Intriguing post, and music.
I reviewed a few of the pieces.
Afterwards, I made the mistake of sampling three at the same time, which my laptop had no difficulty playing. The result was fascinating. I'm now wondering what other combinations will reveal. I'm ready to explore.
Great post.


----------



## Shaughnessy (Dec 31, 2020)

SONNET CLV said:


> Intriguing post, and music.
> I reviewed a few of the pieces.
> Afterwards, I made the mistake of sampling three at the same time, which my laptop had no difficulty playing. The result was fascinating. I'm now wondering what other combinations will reveal. I'm ready to explore.
> Great post.


I first became aware of cellist Inbal Segev through hearing her commission of Anna Clyne's "DANCE" a five movement composition written for cello and orchestra. Clyne is an exceptional talent - just superb - one of my favorite contemporary composers - I can effortlessly hear, with crystal-clear clarity, her distinctive "voice" - her unique way of giving expression to the thoughts, emotions, and ideas that's she attempting to convey to the listener through her music and Segev just perfectly captured the intent - the spirit - of the composition and it was as if four disparate elements - musician, instrument, composer, and work - became one harmonically unified entity.

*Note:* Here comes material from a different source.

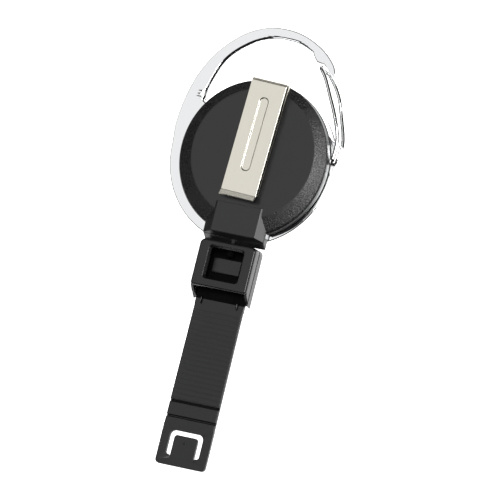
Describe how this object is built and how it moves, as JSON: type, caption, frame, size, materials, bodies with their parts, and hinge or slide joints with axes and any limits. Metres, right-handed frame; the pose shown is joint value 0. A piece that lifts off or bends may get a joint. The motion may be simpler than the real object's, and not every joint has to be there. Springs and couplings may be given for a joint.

The compositions within this thread, which were all commissioned by Segev, were, without exception, a genuine revelation to me - Somehow, in some way, they were exactly what I needed to hear when I most needed to hear them thus the creation of this thread in the hopes that someone may someday come across it and discover that they too may have found something - something that they needed to hear when they needed to hear it - discovering something even though they may not have been all that aware of what they were looking for or even that they were indeed searching, but upon hearing the music - the interaction between artist and composer, they may then experience the same sense of revelation that I did.

Enjoy!


----------



## Shaughnessy (Dec 31, 2020)

*MOLLY JOYCE *(b.1992)
*16.* It has not taken long 6.09
_for cello & electronics_ 

"Volume IV of _20 for 2020_ opens with It has not taken long by *Molly Joyce, *‘one of the most versatile, prolific, and intriguing composers working under the vast new-music dome,’ (The Washington Post). Layered cellos and electronics highlight Inbal’s intensely lyrical and melodic playing, and the juxtaposition of new technology with Inbal’s Ruggieri cello built in 1673." 







*CAMILLE EL BACHA *(b.1989)
*17.* Dance Between The Worlds 7.21
_for piano trio_ 

"The orient and occident coalesce in Dance Between the Worlds, a piano trio by Arab-Jewish pianist-improvisor and composer *Camille El Bacha* in which heady rhythms support expressive melody."







*OSCAR BETTISON* (b.1975)
*18.* La Hija Del Neón 5.53
_for cello, piano & electric guitar_ 

*"Oscar Bettison*’s La hija del neón (“The Daughter of Neon”), for cello, piano and electric guitar, is a chamber concerto inspired by ideas of interference and the distorted buzz of old neon signs. Quarter tones, special effects, polyrhythms, and non-traditional effects all integrate seamlessly."







*IMMANUEL WILKINS* (b.1998)
*19.* Exhale 5.58
_for solo cello_ 

"Ground-breaking saxophonist, composer, educator, and bandleader *Immanuel Wilkins* composed Exhale for solo cello during the first COVID-19 lockdown. Technically challenging, the work nevertheless feels improvisatory and flows beautifully."







*STEWART GOODYEAR* (b.1978)
*20.* The Kapok 5.36
_for cello & piano_ 

"Pianist-composer *Stewart Goodyear* turned to Trinidadian folklore for The Kapok, inspired by a tree referred to as “The Castle of the Devil”. His collaboration with Inbal channels into a work that is devilish and defiant, yet ultimately hopeful and optimistic."


----------